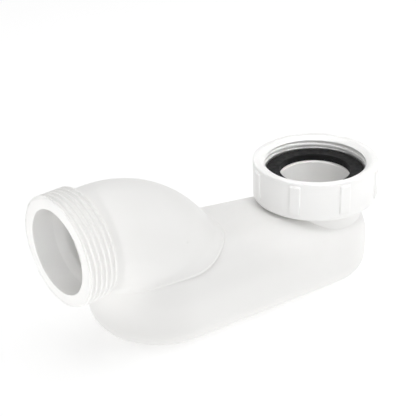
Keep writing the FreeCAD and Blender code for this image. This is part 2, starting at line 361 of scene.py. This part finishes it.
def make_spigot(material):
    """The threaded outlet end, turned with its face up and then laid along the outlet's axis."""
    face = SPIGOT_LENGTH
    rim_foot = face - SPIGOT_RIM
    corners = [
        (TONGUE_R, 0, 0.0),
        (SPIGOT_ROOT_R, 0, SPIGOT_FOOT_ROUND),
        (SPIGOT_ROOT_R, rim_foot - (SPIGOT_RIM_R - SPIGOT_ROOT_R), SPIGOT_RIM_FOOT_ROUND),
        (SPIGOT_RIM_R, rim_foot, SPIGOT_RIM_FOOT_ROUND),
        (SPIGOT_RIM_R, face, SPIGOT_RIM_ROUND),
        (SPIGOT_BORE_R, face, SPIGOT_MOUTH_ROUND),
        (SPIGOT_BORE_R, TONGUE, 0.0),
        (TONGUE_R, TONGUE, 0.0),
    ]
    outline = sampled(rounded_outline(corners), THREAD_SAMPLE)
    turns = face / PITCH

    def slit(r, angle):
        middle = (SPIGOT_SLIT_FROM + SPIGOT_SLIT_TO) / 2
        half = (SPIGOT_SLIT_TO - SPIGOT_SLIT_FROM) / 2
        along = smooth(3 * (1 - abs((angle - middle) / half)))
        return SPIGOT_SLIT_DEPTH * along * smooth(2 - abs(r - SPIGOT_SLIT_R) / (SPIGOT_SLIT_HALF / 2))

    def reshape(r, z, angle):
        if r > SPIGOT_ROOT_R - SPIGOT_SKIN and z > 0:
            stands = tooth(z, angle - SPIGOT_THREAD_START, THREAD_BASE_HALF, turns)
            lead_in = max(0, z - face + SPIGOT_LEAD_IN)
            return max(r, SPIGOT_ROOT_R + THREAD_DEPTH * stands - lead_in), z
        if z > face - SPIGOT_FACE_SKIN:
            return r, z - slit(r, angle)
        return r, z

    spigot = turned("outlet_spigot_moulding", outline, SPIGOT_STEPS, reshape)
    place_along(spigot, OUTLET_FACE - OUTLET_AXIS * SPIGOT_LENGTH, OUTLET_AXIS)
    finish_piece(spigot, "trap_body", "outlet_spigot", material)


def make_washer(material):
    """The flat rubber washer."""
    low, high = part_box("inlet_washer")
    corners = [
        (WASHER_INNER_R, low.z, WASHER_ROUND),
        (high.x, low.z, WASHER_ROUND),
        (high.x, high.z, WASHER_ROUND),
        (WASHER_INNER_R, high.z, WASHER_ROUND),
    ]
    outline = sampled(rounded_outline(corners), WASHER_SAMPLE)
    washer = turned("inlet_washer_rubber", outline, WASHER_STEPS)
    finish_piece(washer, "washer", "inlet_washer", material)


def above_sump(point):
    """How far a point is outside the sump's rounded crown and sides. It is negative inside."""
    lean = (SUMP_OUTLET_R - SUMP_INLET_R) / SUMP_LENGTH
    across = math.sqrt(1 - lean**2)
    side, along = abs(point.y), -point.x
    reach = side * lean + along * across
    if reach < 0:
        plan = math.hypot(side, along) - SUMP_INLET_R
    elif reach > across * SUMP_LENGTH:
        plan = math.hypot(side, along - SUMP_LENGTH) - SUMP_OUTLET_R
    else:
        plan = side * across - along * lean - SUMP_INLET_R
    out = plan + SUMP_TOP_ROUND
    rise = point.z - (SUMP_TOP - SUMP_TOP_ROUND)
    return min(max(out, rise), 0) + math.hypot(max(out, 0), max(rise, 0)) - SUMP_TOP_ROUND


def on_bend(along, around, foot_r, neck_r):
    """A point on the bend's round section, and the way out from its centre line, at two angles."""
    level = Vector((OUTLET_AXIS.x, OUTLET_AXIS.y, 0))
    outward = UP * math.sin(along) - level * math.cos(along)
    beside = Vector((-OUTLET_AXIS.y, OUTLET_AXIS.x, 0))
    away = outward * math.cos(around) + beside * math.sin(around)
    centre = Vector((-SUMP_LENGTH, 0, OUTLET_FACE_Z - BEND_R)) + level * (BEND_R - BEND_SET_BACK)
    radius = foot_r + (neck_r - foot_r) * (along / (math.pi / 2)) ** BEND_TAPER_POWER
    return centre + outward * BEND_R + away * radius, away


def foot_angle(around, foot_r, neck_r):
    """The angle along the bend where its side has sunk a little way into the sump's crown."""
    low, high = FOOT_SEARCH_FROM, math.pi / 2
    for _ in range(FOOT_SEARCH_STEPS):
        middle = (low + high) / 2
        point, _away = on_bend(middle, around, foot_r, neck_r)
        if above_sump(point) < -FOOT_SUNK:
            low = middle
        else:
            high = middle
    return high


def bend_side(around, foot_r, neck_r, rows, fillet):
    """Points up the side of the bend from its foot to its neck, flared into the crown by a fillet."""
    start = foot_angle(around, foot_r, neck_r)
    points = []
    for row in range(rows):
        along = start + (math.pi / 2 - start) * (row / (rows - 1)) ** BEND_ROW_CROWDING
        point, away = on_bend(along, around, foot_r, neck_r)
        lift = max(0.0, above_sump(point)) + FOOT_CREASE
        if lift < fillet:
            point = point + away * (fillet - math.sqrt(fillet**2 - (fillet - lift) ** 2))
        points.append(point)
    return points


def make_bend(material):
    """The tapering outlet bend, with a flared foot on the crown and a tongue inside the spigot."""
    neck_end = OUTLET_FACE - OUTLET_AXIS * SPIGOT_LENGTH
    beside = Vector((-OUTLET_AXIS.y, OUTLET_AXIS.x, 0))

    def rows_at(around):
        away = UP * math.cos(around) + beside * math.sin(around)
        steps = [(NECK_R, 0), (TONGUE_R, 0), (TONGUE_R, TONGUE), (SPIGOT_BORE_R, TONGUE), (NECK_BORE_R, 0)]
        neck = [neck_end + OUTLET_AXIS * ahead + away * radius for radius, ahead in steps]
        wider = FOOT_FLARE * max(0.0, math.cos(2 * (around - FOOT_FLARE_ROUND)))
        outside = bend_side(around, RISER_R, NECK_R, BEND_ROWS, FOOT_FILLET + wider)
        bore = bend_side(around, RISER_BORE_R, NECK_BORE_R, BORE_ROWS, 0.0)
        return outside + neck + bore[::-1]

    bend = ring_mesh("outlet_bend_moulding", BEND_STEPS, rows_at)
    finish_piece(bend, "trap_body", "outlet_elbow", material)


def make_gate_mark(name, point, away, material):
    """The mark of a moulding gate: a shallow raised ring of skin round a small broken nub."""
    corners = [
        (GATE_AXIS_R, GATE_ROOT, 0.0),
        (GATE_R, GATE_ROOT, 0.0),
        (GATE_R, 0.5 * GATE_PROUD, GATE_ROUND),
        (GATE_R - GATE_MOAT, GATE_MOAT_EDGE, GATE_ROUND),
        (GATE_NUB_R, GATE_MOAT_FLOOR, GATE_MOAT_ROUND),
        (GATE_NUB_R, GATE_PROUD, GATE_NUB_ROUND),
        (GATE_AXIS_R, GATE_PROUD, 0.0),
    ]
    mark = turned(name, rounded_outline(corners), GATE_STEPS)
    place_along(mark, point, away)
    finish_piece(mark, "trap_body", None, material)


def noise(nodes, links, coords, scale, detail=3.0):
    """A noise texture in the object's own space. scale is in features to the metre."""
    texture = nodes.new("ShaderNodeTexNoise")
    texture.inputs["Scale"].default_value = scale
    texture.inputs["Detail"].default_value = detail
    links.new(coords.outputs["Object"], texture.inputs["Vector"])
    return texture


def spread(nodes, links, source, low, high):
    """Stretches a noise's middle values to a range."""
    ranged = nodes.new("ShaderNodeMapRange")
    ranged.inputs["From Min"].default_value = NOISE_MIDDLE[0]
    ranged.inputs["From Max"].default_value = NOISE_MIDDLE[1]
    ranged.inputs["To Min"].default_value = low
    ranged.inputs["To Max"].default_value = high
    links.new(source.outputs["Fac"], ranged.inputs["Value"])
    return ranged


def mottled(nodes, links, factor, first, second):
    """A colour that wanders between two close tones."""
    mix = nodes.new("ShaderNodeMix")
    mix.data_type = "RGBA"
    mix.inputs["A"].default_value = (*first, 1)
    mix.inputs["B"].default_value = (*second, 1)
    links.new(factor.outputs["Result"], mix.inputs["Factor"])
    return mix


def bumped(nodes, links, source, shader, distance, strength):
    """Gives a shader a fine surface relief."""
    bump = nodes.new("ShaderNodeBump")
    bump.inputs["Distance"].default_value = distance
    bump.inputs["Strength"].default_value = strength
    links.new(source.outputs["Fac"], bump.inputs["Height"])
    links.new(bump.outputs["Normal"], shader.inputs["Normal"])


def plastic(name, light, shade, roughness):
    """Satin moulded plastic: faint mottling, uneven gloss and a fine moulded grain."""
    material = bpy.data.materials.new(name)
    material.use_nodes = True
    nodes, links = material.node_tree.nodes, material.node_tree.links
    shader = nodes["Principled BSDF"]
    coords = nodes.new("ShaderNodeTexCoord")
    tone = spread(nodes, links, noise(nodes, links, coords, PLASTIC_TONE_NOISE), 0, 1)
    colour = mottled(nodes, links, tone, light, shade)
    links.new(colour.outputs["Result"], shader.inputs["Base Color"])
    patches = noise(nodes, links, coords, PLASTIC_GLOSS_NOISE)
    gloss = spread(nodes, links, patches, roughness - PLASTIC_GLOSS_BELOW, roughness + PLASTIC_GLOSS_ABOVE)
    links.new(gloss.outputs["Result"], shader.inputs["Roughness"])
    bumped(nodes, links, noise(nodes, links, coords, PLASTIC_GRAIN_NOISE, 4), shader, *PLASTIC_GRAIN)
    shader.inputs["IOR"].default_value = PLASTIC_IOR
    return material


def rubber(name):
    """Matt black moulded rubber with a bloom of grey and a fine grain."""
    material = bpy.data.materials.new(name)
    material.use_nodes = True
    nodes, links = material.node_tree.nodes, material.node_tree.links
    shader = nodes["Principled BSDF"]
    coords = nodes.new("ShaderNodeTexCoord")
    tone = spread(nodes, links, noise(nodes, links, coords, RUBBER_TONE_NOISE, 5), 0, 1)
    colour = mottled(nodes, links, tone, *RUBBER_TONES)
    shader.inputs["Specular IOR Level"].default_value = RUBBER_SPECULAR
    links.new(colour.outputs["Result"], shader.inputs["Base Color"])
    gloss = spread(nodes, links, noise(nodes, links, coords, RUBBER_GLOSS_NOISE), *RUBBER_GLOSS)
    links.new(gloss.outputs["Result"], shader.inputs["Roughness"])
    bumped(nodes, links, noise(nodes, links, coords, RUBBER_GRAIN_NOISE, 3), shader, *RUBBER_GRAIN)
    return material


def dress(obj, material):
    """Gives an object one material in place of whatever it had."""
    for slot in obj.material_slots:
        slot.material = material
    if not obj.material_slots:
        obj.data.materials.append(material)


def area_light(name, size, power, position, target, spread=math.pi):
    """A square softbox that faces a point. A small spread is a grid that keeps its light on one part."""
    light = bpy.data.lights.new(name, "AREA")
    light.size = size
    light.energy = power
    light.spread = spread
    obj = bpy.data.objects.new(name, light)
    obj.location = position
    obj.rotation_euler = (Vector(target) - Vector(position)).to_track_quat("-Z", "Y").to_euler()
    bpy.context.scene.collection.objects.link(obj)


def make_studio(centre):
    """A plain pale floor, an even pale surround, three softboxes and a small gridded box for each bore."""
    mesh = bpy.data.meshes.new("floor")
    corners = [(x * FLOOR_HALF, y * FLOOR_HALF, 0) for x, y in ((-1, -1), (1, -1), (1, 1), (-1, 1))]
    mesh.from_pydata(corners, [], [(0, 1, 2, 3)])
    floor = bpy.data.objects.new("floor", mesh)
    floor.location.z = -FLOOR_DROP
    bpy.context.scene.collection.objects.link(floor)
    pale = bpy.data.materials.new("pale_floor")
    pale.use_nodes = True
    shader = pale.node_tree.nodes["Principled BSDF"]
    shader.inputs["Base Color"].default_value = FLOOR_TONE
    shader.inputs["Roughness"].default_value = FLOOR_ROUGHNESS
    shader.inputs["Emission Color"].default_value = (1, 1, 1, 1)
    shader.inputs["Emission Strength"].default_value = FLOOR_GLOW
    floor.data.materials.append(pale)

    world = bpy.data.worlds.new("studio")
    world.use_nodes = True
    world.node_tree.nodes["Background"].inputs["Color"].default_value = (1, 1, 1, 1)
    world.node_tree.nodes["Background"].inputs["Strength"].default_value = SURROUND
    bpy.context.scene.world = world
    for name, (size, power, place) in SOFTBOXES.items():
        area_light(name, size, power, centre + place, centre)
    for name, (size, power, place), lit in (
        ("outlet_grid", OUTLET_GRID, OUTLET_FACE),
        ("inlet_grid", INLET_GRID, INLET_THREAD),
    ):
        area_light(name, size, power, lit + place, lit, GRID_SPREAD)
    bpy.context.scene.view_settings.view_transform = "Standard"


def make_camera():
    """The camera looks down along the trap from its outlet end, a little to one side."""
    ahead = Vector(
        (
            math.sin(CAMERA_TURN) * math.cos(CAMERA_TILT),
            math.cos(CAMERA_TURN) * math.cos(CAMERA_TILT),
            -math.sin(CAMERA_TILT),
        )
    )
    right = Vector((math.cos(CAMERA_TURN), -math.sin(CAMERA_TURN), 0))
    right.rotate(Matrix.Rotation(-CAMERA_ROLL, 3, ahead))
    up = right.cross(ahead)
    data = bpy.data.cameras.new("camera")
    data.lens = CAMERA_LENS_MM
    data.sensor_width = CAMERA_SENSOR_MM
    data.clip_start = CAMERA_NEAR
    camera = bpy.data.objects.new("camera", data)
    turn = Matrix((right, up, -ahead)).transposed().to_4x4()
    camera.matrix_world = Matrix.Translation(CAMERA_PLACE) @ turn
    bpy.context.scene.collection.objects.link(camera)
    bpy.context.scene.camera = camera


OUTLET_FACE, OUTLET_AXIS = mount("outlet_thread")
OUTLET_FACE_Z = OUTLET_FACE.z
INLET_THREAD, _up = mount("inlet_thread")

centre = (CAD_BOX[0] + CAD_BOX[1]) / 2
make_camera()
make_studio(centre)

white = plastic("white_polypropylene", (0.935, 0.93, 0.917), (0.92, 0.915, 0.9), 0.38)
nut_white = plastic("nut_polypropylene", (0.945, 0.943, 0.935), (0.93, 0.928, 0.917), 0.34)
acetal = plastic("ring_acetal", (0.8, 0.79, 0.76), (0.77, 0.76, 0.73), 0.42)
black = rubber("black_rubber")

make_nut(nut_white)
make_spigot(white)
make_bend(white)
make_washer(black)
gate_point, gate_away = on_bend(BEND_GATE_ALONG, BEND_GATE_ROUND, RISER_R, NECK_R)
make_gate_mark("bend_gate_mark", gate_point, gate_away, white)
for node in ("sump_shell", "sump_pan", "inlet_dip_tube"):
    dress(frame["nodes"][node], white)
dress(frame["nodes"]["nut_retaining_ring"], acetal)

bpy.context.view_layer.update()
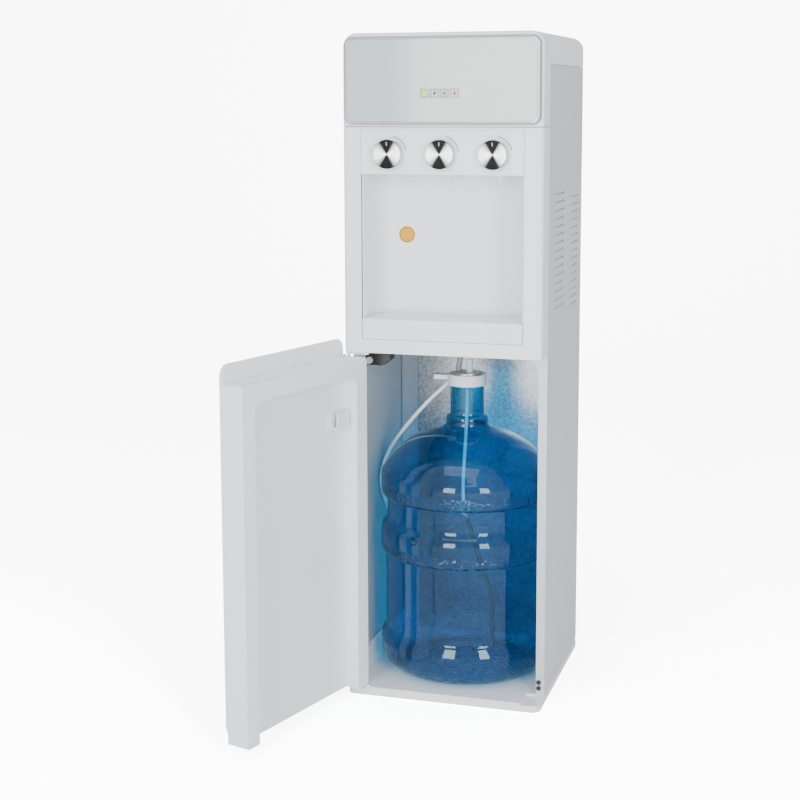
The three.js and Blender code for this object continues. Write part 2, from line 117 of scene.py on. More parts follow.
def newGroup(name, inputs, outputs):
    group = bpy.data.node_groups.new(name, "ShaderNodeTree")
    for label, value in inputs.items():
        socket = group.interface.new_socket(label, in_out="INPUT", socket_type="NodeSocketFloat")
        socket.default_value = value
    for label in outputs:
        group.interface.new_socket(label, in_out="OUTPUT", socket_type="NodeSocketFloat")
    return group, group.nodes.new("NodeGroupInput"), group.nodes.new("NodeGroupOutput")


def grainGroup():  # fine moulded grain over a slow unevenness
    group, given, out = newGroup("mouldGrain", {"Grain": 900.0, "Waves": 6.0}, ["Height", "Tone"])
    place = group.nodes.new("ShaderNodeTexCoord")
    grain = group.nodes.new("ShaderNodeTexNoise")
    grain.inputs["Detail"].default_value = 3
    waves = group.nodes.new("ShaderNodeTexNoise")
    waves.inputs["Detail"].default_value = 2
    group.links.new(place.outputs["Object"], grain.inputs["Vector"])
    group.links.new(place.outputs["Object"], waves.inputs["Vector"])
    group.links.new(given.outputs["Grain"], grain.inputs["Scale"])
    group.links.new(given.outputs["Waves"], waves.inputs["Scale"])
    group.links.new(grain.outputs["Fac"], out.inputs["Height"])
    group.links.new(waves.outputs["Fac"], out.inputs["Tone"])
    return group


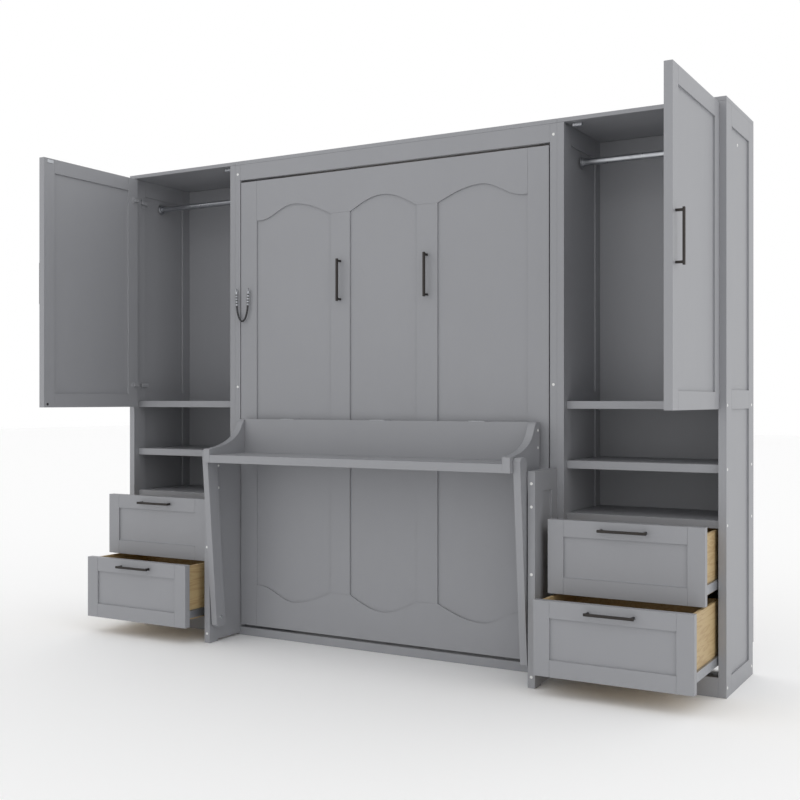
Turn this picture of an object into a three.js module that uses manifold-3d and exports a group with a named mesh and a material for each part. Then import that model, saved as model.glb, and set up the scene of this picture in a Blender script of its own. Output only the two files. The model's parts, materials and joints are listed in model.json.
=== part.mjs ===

========

GIVEN EXERCISE: Everything from the line with "Turn this picture" to the end of the listing above needs to be duplicated exactly, both end lines included, with nothing more.

WRITTEN RESPONSE:
Turn this picture of an object into a three.js module that uses manifold-3d and exports a group with a named mesh and a material for each part. Then import that model, saved as model.glb, and set up the scene of this picture in a Blender script of its own. Output only the two files. The model's parts, materials and joints are listed in model.json.
=== part.mjs ===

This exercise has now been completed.